The lowess looks fairly linear, so we might choose a linear smooth and turn off the standard error shading.

p + geom_line() + stat_smooth(aes(group = 1), method = "lm", se = FALSE) + stat_summary(aes(group = 1), geom = "point", fun.y = mean, shape = 17, size = 3) + facet_grid(. ~ male)

Adding smooths is more flexible than we have shown thus far (for more details, see the FAQ
on ooths in ggplot2). Suppose that between time 1 and 2, an
intervention occurred, and we wish to fit a piecewise linear model rather than an overall smooth. We can
do this by creating a dummy variable (pre/post intervention) and its interaction with
**time**. The only
change is a slightly more complex formula. The default is **y ~ x**. “**I(x > 1)**” creates a dummy (TRUE/FALSE)
variable if x (**time** in this case) is greater than 1. The “*****” in the formula asks for the main effects and
the interaction between x and the dummy variable from x. Of course **ggplot2** takes care of fitting the model
separately by **male** and plotting it for us. Now we can see that the trend line ‘jumps’ after time 1, and
the slope is allowed to change (although the change appears minimal suggestion there is not an interaction
between our hypothetical intervention and time).
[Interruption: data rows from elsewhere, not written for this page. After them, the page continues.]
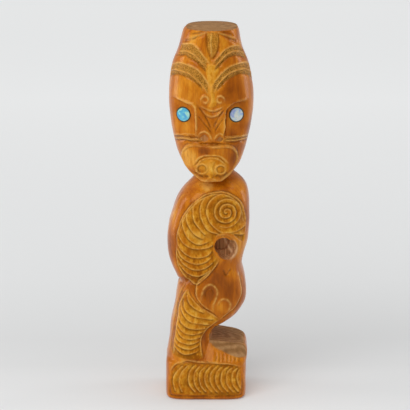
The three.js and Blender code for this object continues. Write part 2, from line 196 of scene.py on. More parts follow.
def loft(name, keys, columns=120, step=1.0, shape=None):
    """A closed form through the key sections: a cylinder cut into rings, each ring laid on its section."""
    low, high = keys[0][0], keys[-1][0]
    rows = round((high - low) / step)
    bpy.ops.object.select_all(action="DESELECT")
    bpy.ops.mesh.primitive_cylinder_add(vertices=columns, radius=1, depth=1)
    obj = bpy.context.object
    obj.name = name
    mesh = obj.data
    ends = np.empty(len(mesh.edges) * 2, int)
    mesh.edges.foreach_get("vertices", ends)
    heights = coordinates(obj)[ends.reshape(-1, 2), 2]
    upright = np.abs(heights[:, 0] - heights[:, 1]) > 0.5
    bpy.context.tool_settings.mesh_select_mode = (False, True, False)
    bpy.ops.object.mode_set(mode="EDIT")
    bpy.ops.mesh.select_all(action="DESELECT")
    bpy.ops.object.mode_set(mode="OBJECT")
    mesh.edges.foreach_set("select", upright)
    bpy.ops.object.mode_set(mode="EDIT")
    bpy.ops.mesh.subdivide(number_cuts=rows - 1)
    bpy.ops.object.mode_set(mode="OBJECT")
    co = coordinates(obj)
    z = low + (high - low) * np.round((co[:, 2] + 0.5) * rows) / rows
    angle = np.arctan2(co[:, 0], -co[:, 1])
    left, right, front, back, square = sections_at(keys, z).T
    across = np.abs(np.sin(angle) / ((right - left) / 2)) ** square
    along = np.abs(np.cos(angle) / ((back - front) / 2)) ** square
    r = (across + along) ** (-1 / square)
    placed = np.stack([(left + right) / 2 + r * np.sin(angle), (front + back) / 2 - r * np.cos(angle), z], 1)
    if shape:
        shape(placed)
    move_to(obj, placed * MM)
    return obj


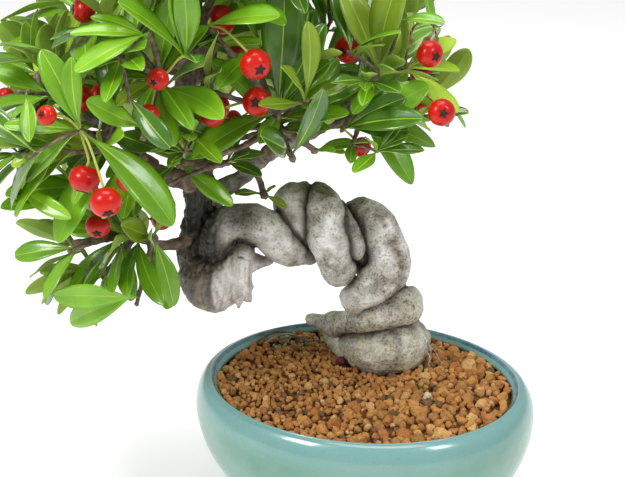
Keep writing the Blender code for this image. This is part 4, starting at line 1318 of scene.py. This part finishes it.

p + geom_line() + stat_smooth(aes(group = 1), method = "lm", formula = y ~ x * I(x > 1), se = FALSE) + stat_summary(aes(group = 1), fun.y = mean, geom = "point", shape = 17, size = 3) + facet_grid(. ~ male)

## Summary

We created a variety of plots using **ggplot2** to visualize
longitudinal data and demonstrated how it is possible
to easily add summary statistics, look for interactions with categorical variables through faceting,
try data transformations, and look at linear and nonlinear effects.